**Material:**

—————

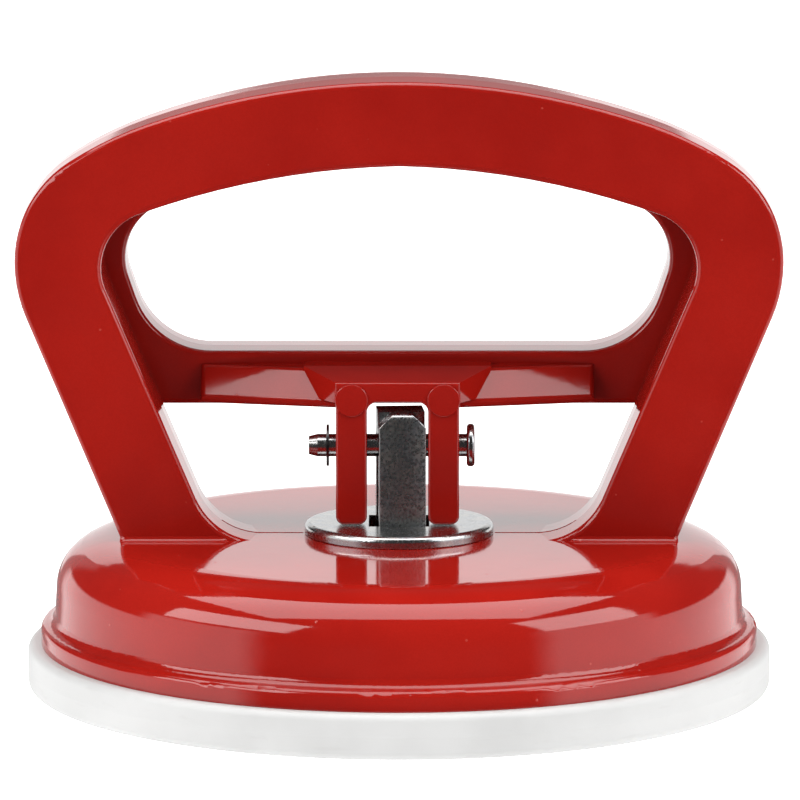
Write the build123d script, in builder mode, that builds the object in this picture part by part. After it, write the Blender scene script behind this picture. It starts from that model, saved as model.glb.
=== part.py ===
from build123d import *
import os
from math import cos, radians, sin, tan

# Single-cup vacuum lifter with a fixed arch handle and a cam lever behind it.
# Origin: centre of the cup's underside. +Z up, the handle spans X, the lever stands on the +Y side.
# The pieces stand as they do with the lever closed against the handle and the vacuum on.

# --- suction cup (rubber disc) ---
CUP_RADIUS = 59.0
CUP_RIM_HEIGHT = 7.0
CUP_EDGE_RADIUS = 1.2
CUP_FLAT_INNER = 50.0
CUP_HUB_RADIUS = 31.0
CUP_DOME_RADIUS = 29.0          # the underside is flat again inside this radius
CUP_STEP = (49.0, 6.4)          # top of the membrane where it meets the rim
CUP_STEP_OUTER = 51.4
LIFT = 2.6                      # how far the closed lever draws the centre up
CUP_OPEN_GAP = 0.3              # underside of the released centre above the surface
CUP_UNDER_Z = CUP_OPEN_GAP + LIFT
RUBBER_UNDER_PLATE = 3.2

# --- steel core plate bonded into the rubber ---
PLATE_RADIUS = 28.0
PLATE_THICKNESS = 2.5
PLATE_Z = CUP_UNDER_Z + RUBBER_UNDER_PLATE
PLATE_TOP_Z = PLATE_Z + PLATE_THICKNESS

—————

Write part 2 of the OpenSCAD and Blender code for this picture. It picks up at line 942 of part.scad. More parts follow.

—————

**Problem details:** List every line above that contains the word "from".

**Full answer:**
Write the build123d script, in builder mode, that builds the object in this picture part by part. After it, write the Blender scene script behind this picture. It starts from that model, saved as model.glb.
from build123d import *
from math import cos, radians, sin, tan